Scenario 2: Case dismissed for defective CFA, then refiled
- If the first filing is dismissed without prejudice, the plaintiff may refile—but must still beat the 1-year deadline, factoring in only the legally allowed interruption due to barangay proceedings.
Scenario 3: New demand letter after prior CFA
- In unlawful detainer, a new demand can sometimes create a fresh factual trigger, but courts scrutinize whether it’s the same cause of action repackaged or a genuinely new basis. Relying on an old CFA without aligning it to the operative demand/event can create procedural vulnerabilities.

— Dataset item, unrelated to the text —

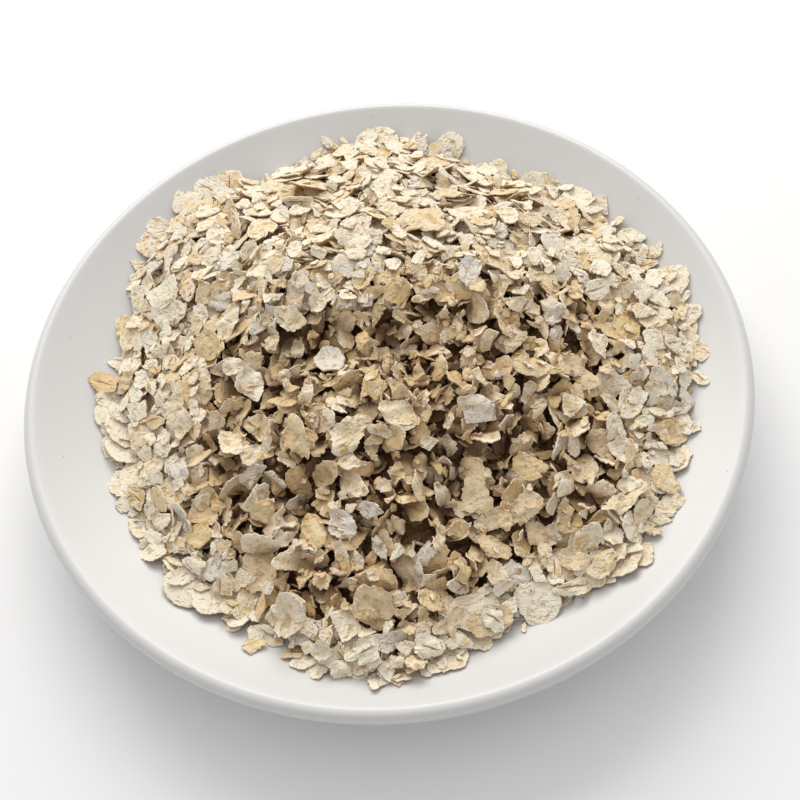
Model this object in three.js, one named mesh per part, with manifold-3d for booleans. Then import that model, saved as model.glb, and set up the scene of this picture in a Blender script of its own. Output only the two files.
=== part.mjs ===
// A shallow white porcelain dish holding a heap of rolled oat flakes.
// Millimetres, +Z up, origin at the middle of the dish's foot, -Y towards the viewer.
import * as THREE from "three";
import { mergeVertices } from "three/addons/utils/BufferGeometryUtils.js";
import Module from "manifold-3d";

const wasm = await Module();
wasm.setup();

// ---------------------------------------------------------------- driving dimensions
const DISH = {
  radius: 75, // half of a six inch side dish
  height: 18,
  lipRadius: 1.7, // the lip is a plain rounded bead, as thick as the wall
  lipSlope: THREE.MathUtils.degToRad(30), // how steeply the dish rises where it meets the lip
  floorRadius: 34,
  floorZ: 5.2,
  footOuter: 44.5,
  footInner: 40,
  footRound: 0.5,
  segments: 60,
};
const HEAP = {
  footRadius: 62.5, // mean radius of the heap's foot on the dish
  topZ: 31.5,
  apexX: 2,
  apexY: 14,
  fullness: 1.65, // 1 is a cone, 2 a round dome
  coverDepth: 0.9, // the core lies this far under the heap's face, and the flakes fill that
  coreInset: 1.2, // and this far inside its foot
  thinnest: 0.6, // of the core at its edge
  pebble: 0.5, // height of the small lumps on the core
  gap: 0.3, // clearance to the glaze
  rings: 11,
  bottomRings: 4,
  segments: 40,
};
const FLAKE = {
  count: 180,
  longest: 12.5,
  shortest: 6.5,
  thickness: 0.85,
  sides: 7,
  scatter: 1.2, // how far each strays from its place in the even spread
  sunk: 0.3, // how far the middle of a flake lies under the heap's face
  lean: 0.62, // radians, the most that a flake leans out of the face
  footLean: 0.15, // and near the foot, where they lie flat on the dish
  footShare: 0.93,
};
const GOLDEN_ANGLE = Math.PI * (3 - Math.sqrt(5));

// ---------------------------------------------------------------- dish
const lipCentre = {
  r: DISH.radius - DISH.lipRadius,
  z: DISH.height - DISH.lipRadius,
};
// The inner face runs from the flat floor to where it touches the lip's round.
const bowlEnd = {
  r: lipCentre.r - DISH.lipRadius * Math.sin(DISH.lipSlope),
  z: lipCentre.z + DISH.lipRadius * Math.cos(DISH.lipSlope),
};
const bowlRun = bowlEnd.r - DISH.floorRadius;
const bowlRise = bowlEnd.z - DISH.floorZ;
const bowlPower = (Math.tan(DISH.lipSlope) * bowlRun) / bowlRise;
const wallThickness = 2 * DISH.lipRadius;

function dishTop(r) {
  const along = Math.max(0, Math.min(r, bowlEnd.r) - DISH.floorRadius) / bowlRun;
  return DISH.floorZ + bowlRise * along ** bowlPower;
}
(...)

9) Practical computation example (illustrative)
Unlawful detainer example
- Demand to vacate received: February 1, 2026
- Deadline to file unlawful detainer: February 1, 2027 (one year)
Suppose:
- Barangay complaint filed: March 15, 2026
- Conciliation proceedings occur; CFA received: April 30, 2026
Effect:
- Prescription is interrupted by barangay filing, but only up to the maximum interruption allowed (commonly treated as up to 60 days).
- After you receive the CFA, the prescriptive period resumes.
Result:
- You still must file in court on or before the Rule 70 deadline, adjusted only by the allowable interruption period. Delaying until late 2027 because “the CFA is still valid” would be fatal.
10) Bottom-line rules to remember
- No universal “CFA expires in X months” rule governs all ejectment cases.
- The controlling constraint is the Rule 70 one-year period (from dispossession for forcible entry, or from last demand for unlawful detainer).
- Barangay filing interrupts prescription but only for a limited maximum period, and the clock resumes upon receipt of the certification.
- A CFA is about procedural readiness to file, not a guarantee that the claim is still timely.
- If the dispute is KP-covered, failing to secure and properly present the correct certification can lead to dismissal—and prescription may run out while correcting the defect.
This article is for general legal information in the Philippine context and is not legal advice.